Automated detection of copyright violations on social media does not work

Automated detection of copyright violations on social media does not work

Source: Platform Censorship: Lessons From the Copyright Wars | Electronic Frontier Foundation

I had two music publishers both claim copyright ownership of a music track in one of my videos. Obviously, both could not own the copyright. The music selection I used was written during the U.S. Civil War, decades before music was copyrightable, and the performance was by the U.S. Army with a specific license that it may be used by anyone for any purpose. I challenged the copyright take down notices and won.

Another video had a brief drum cadence, recorded live, at a US Civil War battle re-enactment. The drum cadence was also written during the Civil War and was not copyrighted. A music publisher falsely claimed copyright on this drum cadence and my video was banned from being played in parts of Europe!

In another case, I paid a fee to use a licensed musical sound track. A rights holder then falsely claimed a copyright violation and got Youtube to run advertising on my video and received all proceeds from the ad revenue. I deleted the video rather than deal with them. The automated system is incapable of knowing when a track has been licensed and when it has not been licensed.

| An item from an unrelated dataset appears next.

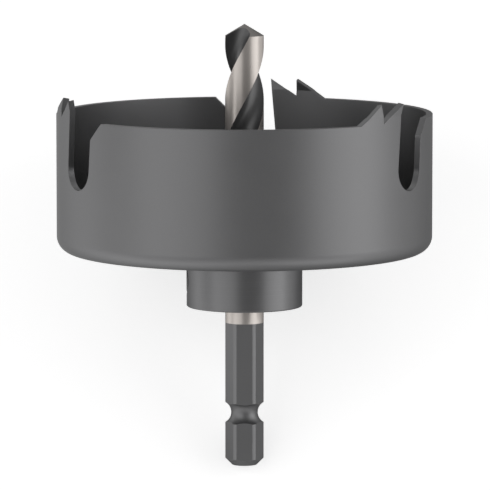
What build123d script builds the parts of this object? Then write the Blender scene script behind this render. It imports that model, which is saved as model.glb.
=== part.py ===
from build123d import *

import os
from math import asin, atan2, cos, degrees, hypot, radians, sin, sqrt, tan

# Hole saw: a deep-drawn cup with three groups of set teeth, swaged onto a turned hub.
# A pilot drill with its own hexagonal shank runs through the hub and is held by a grub screw.
#
# The tool is built upright, with its axis on Z and the middle of the cup's underside at zero.
# Angles round the axis start at the front (-Y) and grow towards the right (+X).
# Last, every piece is laid down together, as the tool comes to rest on a bench:
# on the cup's rounded corner and the end of the shank, with the drill pointing up and back.

# Driving dimensions, in millimetres and degrees

# Cup
cup_diameter = 68.0
cup_wall = 1.2
cup_height = 25.1
cup_corner_radius = 2.9

# Gullets: one ahead of each tooth group, unevenly spaced so that the saw doesn't chatter
gullet_angles = (60.0, 176.5, 299.0)
gullet_width = 7.9
gullet_depth = 12.4
gullet_lean = 5.0
gullet_chamfer = 3.0

# Teeth: in each group one leads, bent outwards, and one follows, bent inwards
tooth_height = 3.45
tooth_pitch = 5.3
tooth_back_angle = 33.0
second_face_lean = 2.5
bend_height = 1.4
tooth_set_angle = 11.0

# Hub
hub_diameter = 21.0
hub_length = 10.05
hub_edge_break = 0.25
spigot_diameter = 14.0
spigot_clearance = 0.02
swage_width = 1.0
swage_height = 1.0

# Pilot drill
drill_diameter = 7.0
drill_reach = 41.2
drill_clearance = 0.04
point_angle = 118.0
flute_count = 2
flute_pitch = 40.0
flute_length = 32.0
land_angle = 90.0
land_front_height = 32.4
web_thickness = 2.1
wheel_radius = 24.0

# Shank
round_length = 3.0
hex_length = 26.1
hex_sides = 6
hex_flats = 6.35
groove_distance = 9.6
groove_depth = 1.08
groove_floor_width = 1.5
groove_flank_angle = 45.0
end_chamfer = 1.25

# Grub screw, in the hub's left side, and the flat on the drill that it bears on
screw_angle = 270.0
screw_drop = 5.2
screw_diameter = 5.0
screw_clearance = 0.03
screw_chamfer = 0.3
screw_point_chamfer = 0.8
socket_flats = 2.5
socket_depth = 2.5
countersink_depth = 0.25
countersink_taper = 45.0
flat_depth = 1.0
flat_margin = 1.5

# Cuts run past the faces that they open
cut_past = 1.0

# Values worked out from the driving dimensions
cup_radius = cup_diameter / 2
hub_radius = hub_diameter / 2
drill_radius = drill_diameter / 2
spigot_radius = spigot_diameter / 2
screw_radius = screw_diameter / 2
tip_height = cup_height + tooth_height
gullet_foot = cup_height - gullet_depth + gullet_width / 2
back_run = tooth_height / tan(radians(tooth_back_angle))
inner_bevel = (cup_corner_radius - cup_wall) * (2 - sqrt(2))
hex_top = -hub_length - round_length
shank_end = hex_top - hex_length
flat_distance = drill_radius - flat_depth


def facing_plane(angle, height):
    """Plane that faces outwards from the tool's axis, its x along the rim and its y up the wall."""
    outwards = Vector(sin(radians(angle)), -cos(radians(angle)), 0)
    along_rim = Vector(cos(radians(angle)), sin(radians(angle)), 0)
    return Plane(origin=(0, 0, height), x_dir=along_rim, z_dir=outwards)


def gullet_side(height, side):
    """Distance of a gullet's leaning side from its middle plane, side being -1 or 1."""
    half_width = gullet_width / 2 / cos(radians(gullet_lean))
    return side * half_width + (height - gullet_foot) * tan(radians(gullet_lean))


def set_tooth(tip_angle, face_run, bend_angle):
    """One tooth, its outline pushed through a band of wall that is bent above the bend line.

    The tip is at tip_angle round the rim. The cutting face's foot is face_run past it,
    and the wall leans outwards by bend_angle, or inwards where that is negative.
    """
    bend_line = cup_height + bend_height
    tip_shift = (tooth_height - bend_height) * tan(radians(bend_angle))
    with BuildPart() as tooth:
        with BuildSketch(facing_plane(tip_angle, cup_height)):
            Polygon((0, tooth_height), (-back_run, 0), (face_run, 0), align=None)
        extrude(amount=cup_diameter)
        with BuildSketch(Plane.XZ):
            with BuildLine():
                Polyline(
                    (cup_radius - cup_wall, cup_height),
                    (cup_radius, cup_height),
                    (cup_radius, bend_line),
                    (cup_radius + tip_shift, tip_height),
                    (cup_radius + tip_shift - cup_wall, tip_height),
                    (cup_radius - cup_wall, bend_line),
                    close=True,
                )
            make_face()
        revolve(axis=Axis.Z, mode=Mode.INTERSECT)
    return tooth.part


# Cup: the drawn shell, its teeth, and then the gullets, whose sides cut the leading teeth's faces
lead_tip_offset = gullet_side(tip_height, -1)
lead_tip_angle = degrees(asin(lead_tip_offset / cup_radius))
second_tip_angle = lead_tip_angle - degrees(tooth_pitch / cup_radius)
second_face_run = tooth_height * tan(radians(second_face_lean))
chamfer_foot = gullet_side(cup_height - gullet_chamfer, 1)
chamfer_reach = gullet_chamfer + cut_past

with BuildPart() as cup:
    with BuildSketch(Plane.XZ):
        with BuildLine():
            Polyline(
                (spigot_radius + spigot_clearance, 0),
                (cup_radius, 0),
                (cup_radius, cup_height),
                (cup_radius - cup_wall, cup_height),
                (cup_radius - cup_wall, cup_wall),
                (spigot_radius + spigot_clearance, cup_wall),
                close=True,
            )
        make_face()
        fillet(vertices().sort_by_distance((cup_radius, 0))[0], cup_corner_radius)
        inner_corner = vertices().sort_by_distance((cup_radius - cup_wall, cup_wall))[0]
        chamfer(inner_corner, inner_bevel)
    revolve(axis=Axis.Z)
    for gullet_angle in gullet_angles:
        add(set_tooth(gullet_angle + lead_tip_angle, cut_past, tooth_set_angle))
        add(set_tooth(gullet_angle + second_tip_angle, second_face_run, -tooth_set_angle))
    for gullet_angle in gullet_angles:
        with BuildSketch(facing_plane(gullet_angle, 0)):
            with Locations((0, gullet_foot)):
                Circle(gullet_width / 2)
                Rectangle(
                    gullet_width,
                    gullet_depth + tooth_height,
                    rotation=-gullet_lean,
                    align=(Align.CENTER, Align.MIN),
                )
            Polygon(
                (chamfer_foot, cup_height - gullet_chamfer),
                (chamfer_foot + chamfer_reach, cup_height + cut_past),
                (chamfer_foot, cup_height + cut_past),
                align=None,
            )
        extrude(amount=cup_diameter, mode=Mode.SUBTRACT)

cup.part.label = "cup"


# Hub: a turned collar with a spigot swaged over inside the cup, bored for the drill
bore_radius = drill_radius + drill_clearance
hole_radius = screw_radius + screw_clearance
screw_plane = facing_plane(screw_angle, -screw_drop)

with BuildPart() as hub:
    with BuildSketch(Plane.XZ):
        with BuildLine():
            Polyline(
                (bore_radius, -hub_length),
                (hub_radius - hub_edge_break, -hub_length),
                (hub_radius, hub_edge_break - hub_length),
                (hub_radius, 0),
                (spigot_radius, 0),
                (spigot_radius, cup_wall),
                (spigot_radius + swage_width, cup_wall),
                (spigot_radius, cup_wall + swage_height),
                (bore_radius, cup_wall + swage_height),
                close=True,
            )
        make_face()
    revolve(axis=Axis.Z)
    with BuildSketch(screw_plane):
        Circle(hole_radius)
    extrude(amount=hub_diameter, mode=Mode.SUBTRACT)
    with BuildSketch(screw_plane.offset(hub_radius - countersink_depth)):
        Circle(hole_radius)
    extrude(amount=cut_past, taper=-countersink_taper, mode=Mode.SUBTRACT)

hub.part.label = "hub"


# Pilot drill: two helical flutes are ground into a pointed bar, and run out above the hub
flute_foot = drill_reach - flute_length
cutter_foot = flute_foot - cut_past
web_radius = web_thickness / 2
land_edge = drill_radius * sin(radians(land_angle / 2))
flute_radius = (drill_radius**2 + web_radius**2 - 2 * land_edge * web_radius) / (
    2 * (land_edge - web_radius)
)
flute_turn = (cutter_foot - land_front_height) / flute_pitch * 360


def wheel_drop(radius):
    """How far below the run-out's top the grinding wheel's rim has risen to this radius."""
    rise = radius - web_radius
    return sqrt(rise * (2 * wheel_radius - rise))


runout_top = flute_foot + wheel_drop(drill_radius)
runout_radius = drill_radius + cut_past
runout_foot = runout_top - wheel_drop(runout_radius)

with BuildPart() as flute_cutter:
    with BuildLine() as flute_axis:
        Line((0, 0, cutter_foot), (0, 0, drill_reach + cut_past))
    with BuildLine() as flute_guide:
        Helix(
            pitch=flute_pitch,
            height=drill_reach + cut_past - cutter_foot,
            radius=drill_radius,
            center=(0, 0, cutter_foot),
        )
    with BuildSketch(Plane.XY.offset(cutter_foot)):
        with PolarLocations(web_radius + flute_radius, flute_count, start_angle=flute_turn):
            Circle(flute_radius)
    sweep(path=flute_axis.wires()[0], binormal=flute_guide.edges()[0])
    with BuildSketch(Plane.XZ):
        with BuildLine():
            Polyline(
                (web_radius, runout_top),
                (0, runout_top),
                (0, runout_foot),
                (runout_radius, runout_foot),
            )
            TangentArc((web_radius, runout_top), (runout_radius, runout_foot), tangent=(0, -1))
        make_face()
    revolve(axis=Axis.Z, mode=Mode.SUBTRACT)

point_height = drill_radius / tan(radians(point_angle / 2))
groove_height = shank_end + groove_distance
groove_reach = groove_depth + cut_past
groove_mouth_width = groove_floor_width + 2 * groove_reach / tan(radians(groove_flank_angle))

with BuildPart() as pilot_drill:
    with BuildSketch(Plane.XZ):
        with BuildLine():
            Polyline(
                (0, hex_top),
                (drill_radius, hex_top),
                (drill_radius, drill_reach - point_height),
                (0, drill_reach),
                close=True,
            )
        make_face()
    revolve(axis=Axis.Z)
    add(flute_cutter.part, mode=Mode.SUBTRACT)
    with BuildSketch(screw_plane.offset(flat_distance)):
        Rectangle(drill_diameter, screw_diameter + 2 * flat_margin)
    extrude(amount=flat_depth + cut_past, mode=Mode.SUBTRACT)
    with BuildSketch(Plane.XY.offset(shank_end)):
        Circle(drill_radius)
        RegularPolygon(hex_flats / 2, hex_sides, major_radius=False, mode=Mode.INTERSECT)
    extrude(amount=hex_length)
    with BuildSketch(Plane.XZ):
        with Locations((drill_radius - groove_depth, groove_height)):
            Polygon(
                (0, -groove_floor_width / 2),
                (groove_reach, -groove_mouth_width / 2),
                (groove_reach, groove_mouth_width / 2),
                (0, groove_floor_width / 2),
                align=None,
            )
        Polygon(
            (drill_radius - end_chamfer - cut_past, shank_end - cut_past),
            (drill_radius + cut_past, shank_end - cut_past),
            (drill_radius + cut_past, shank_end + end_chamfer + cut_past),
            align=None,
        )
    revolve(axis=Axis.Z, mode=Mode.SUBTRACT)

pilot_drill.part.label = "pilot_drill"


# Grub screw: from the drill's flat out to the hub's surface, with a socket for a hexagon key
with BuildPart() as grub_screw:
    with BuildSketch(screw_plane.offset(flat_distance)):
        Circle(screw_radius)
    extrude(amount=hub_radius - flat_distance)
    ends = grub_screw.edges().sort_by(Axis(screw_plane.origin, screw_plane.z_dir))
    chamfer(ends[0], screw_point_chamfer)
    chamfer(ends[-1], screw_chamfer)
    with BuildSketch(screw_plane.offset(hub_radius)):
        RegularPolygon(socket_flats / 2, hex_sides, major_radius=False)
    extrude(amount=-socket_depth, mode=Mode.SUBTRACT)

grub_screw.part.label = "grub_screw"


# Rest: the tool leans on the cup's rounded corner and on the chamfered end of its shank's lowest flat
corner_distance = cup_radius - cup_corner_radius
toe_distance = hex_flats / 2
toe_height = shank_end + end_chamfer - (drill_radius - toe_distance)
rise = corner_distance - toe_distance
run = cup_corner_radius - toe_height
lean = degrees(atan2(rise, run) + asin(cup_corner_radius / hypot(rise, run)))

pieces = (cup, hub, pilot_drill, grub_screw)
laid = Location((0, 0, 0), (lean - 90, 0, 0))
lying = Compound([piece.part.moved(laid) for piece in pieces]).bounding_box()
rest = Location((0, -lying.center().Y, -lying.min.Z)) * laid

os.makedirs("parts", exist_ok=True)
for piece in pieces:
    piece.part.locate(rest)
    export_step(piece.part, f"parts/{piece.part.label}.step")
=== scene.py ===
import logging
from dataclasses import dataclass
from enum import Enum
from math import acos, asin, atan2, ceil, cos, degrees, hypot, pi, radians, sin, sqrt, tan

import bmesh
import bpy
import numpy as np
from mathutils import Matrix, Vector
from mathutils.geometry import delaunay_2d_cdt


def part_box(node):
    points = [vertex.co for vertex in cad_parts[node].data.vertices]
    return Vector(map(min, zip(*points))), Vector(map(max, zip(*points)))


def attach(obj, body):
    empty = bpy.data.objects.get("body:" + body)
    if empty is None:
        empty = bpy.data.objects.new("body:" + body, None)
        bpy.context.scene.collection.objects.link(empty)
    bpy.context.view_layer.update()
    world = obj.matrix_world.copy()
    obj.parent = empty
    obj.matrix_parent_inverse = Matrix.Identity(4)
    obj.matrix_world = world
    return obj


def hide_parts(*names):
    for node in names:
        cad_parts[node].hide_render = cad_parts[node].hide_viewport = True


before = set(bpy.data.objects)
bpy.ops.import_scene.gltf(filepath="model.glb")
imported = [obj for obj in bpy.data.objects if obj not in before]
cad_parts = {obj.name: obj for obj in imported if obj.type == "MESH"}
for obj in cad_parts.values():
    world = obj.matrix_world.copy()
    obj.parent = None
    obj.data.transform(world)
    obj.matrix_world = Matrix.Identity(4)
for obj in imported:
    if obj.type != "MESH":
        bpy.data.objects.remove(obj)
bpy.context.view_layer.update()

# Hole saw: every piece is made upright in millimetres, with the tool's axis on Z and the middle
# of the cup's underside at zero, and is then laid where the frame's own pieces lie, in metres.
# Angles round the axis start at the front (-Y) and grow towards the right (+X).

MILLIMETRE = 0.001
FULL_TURN = 360.0
HEX_SIDES = 6
SIXTH = FULL_TURN / HEX_SIDES
# In millimetres: how near points are welded, how thin a face is dropped, and how far a cutter overshoots
WELD = 0.0005
SLIVER = WELD / 10
PAST = 1.0
BODY = "root"
log = logging.getLogger("hole_saw")

Spot = tuple[float, float]
Outline = list[Spot]
Place = tuple[float, float, float]
Face = tuple[int, ...]


class Combine(Enum):
    """How one solid is combined with another."""

    CUT = "DIFFERENCE"
    KEEP = "INTERSECT"
    JOIN = "UNION"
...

Some Youtube channel producers routinely make false take down requests on their competitor’s channels as a way to drive their competitor’s content offline, if only for a few weeks. (Most views occur in the first few days to weeks after a video is uploaded.) Max Yurev, a Spokane-based photographer and photography equipment reviewer, had his “monetization” turned off so that he can no longer earn revenue on his videos; there is no obvious reason why Youtube did this to him. You can see his explanation here. Australian electrical engineering blogger Dave Jones had his channel demonetized without warning; fortunately he had a contact with Youtube that got the error fixed within days.

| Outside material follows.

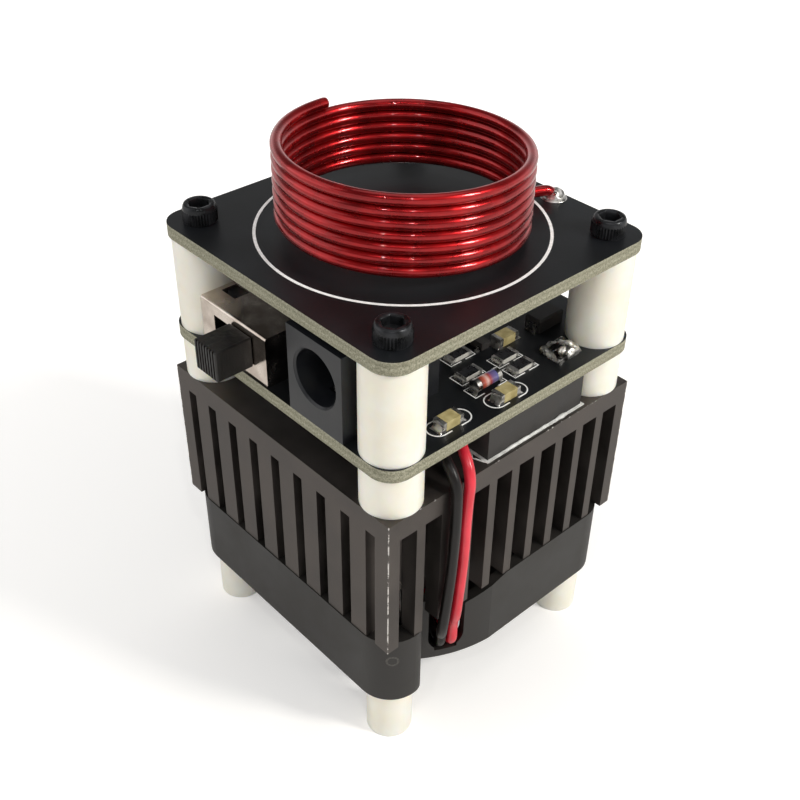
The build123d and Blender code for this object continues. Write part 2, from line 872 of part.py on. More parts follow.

Meanwhile, social media pretends its a telephone company and not responsible for user generated content – while simultaneously acting like a magazine publisher and editing user generated content for copyright, “hate speech”, acts of violence, portrayal of weapons, and so on.

I also had copies of my videos downloaded and re-uploaded by others who then ran ads on my work appearing on their own channel. I submitted take down notices for those – since the videos featured a family member it was easily proven as begin stolen from me.

There are not accurate automated methods to resolve these problems on social media. The effect is a sort of random censorship program across all social media platforms, with no recourse for those whose content has been wrongly censored.

I rarely upload videos anymore. May be once per year on Youtube; I also dropped my annual subscription to upload content to Vimeo.